-- Directions --
Select all lines in the records that include "this".

-- Record set --
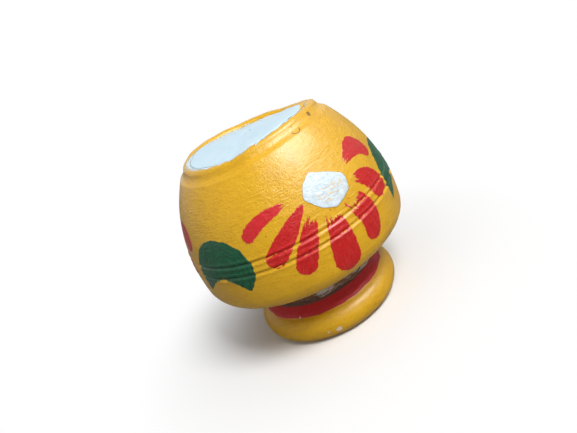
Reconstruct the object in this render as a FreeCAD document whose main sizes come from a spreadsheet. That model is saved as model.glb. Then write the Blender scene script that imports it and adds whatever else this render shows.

--

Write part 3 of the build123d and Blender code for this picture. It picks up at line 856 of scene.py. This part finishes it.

--

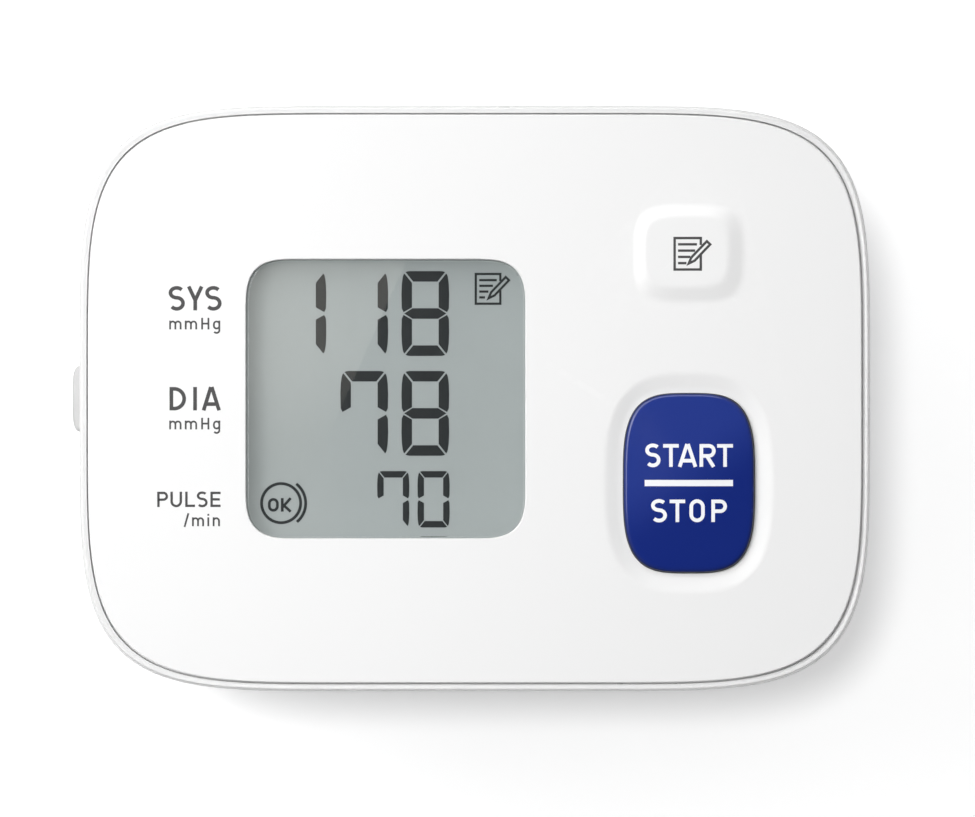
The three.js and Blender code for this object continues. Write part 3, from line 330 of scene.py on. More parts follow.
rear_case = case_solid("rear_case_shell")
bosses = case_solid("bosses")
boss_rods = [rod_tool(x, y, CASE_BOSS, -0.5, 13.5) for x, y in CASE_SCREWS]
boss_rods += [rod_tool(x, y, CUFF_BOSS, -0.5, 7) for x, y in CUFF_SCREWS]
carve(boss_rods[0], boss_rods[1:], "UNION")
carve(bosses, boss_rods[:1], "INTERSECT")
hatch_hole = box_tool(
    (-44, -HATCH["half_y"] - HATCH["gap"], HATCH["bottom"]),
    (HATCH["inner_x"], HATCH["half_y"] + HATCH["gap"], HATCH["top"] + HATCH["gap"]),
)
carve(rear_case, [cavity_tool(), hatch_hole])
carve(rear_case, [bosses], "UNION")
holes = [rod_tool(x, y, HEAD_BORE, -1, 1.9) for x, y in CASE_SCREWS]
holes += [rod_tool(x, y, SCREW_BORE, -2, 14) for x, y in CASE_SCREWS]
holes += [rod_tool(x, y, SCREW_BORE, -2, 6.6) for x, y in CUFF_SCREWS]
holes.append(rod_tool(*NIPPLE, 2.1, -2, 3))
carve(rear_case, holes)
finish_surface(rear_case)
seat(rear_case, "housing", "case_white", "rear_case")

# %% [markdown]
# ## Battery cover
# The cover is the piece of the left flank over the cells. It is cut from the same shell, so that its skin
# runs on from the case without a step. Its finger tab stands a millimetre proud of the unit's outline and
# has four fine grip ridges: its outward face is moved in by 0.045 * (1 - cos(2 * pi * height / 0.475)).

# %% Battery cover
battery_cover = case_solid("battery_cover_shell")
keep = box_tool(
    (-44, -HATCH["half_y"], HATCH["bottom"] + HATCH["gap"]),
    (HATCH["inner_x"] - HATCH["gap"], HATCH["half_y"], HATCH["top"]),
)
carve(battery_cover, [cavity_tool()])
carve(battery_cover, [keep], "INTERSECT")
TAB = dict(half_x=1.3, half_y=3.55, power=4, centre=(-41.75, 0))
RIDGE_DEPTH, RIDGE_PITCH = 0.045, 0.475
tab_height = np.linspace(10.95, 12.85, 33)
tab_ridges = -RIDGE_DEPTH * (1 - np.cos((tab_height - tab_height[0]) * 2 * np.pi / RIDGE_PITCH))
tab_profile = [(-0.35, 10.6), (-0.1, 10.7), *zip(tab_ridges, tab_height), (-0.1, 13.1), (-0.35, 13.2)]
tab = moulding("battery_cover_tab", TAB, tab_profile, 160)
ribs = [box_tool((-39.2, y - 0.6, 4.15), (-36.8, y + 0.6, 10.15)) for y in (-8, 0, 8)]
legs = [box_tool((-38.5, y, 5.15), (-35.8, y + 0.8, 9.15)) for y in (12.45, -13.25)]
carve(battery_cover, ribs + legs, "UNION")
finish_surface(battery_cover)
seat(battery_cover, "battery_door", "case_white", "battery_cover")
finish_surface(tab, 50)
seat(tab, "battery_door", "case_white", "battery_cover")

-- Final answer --
Reconstruct the object in this render as a FreeCAD document whose main sizes come from a spreadsheet. That model is saved as model.glb. Then write the Blender scene script that imports it and adds whatever else this render shows.
Write part 3 of the build123d and Blender code for this picture. It picks up at line 856 of scene.py. This part finishes it.
The three.js and Blender code for this object continues. Write part 3, from line 330 of scene.py on. More parts follow.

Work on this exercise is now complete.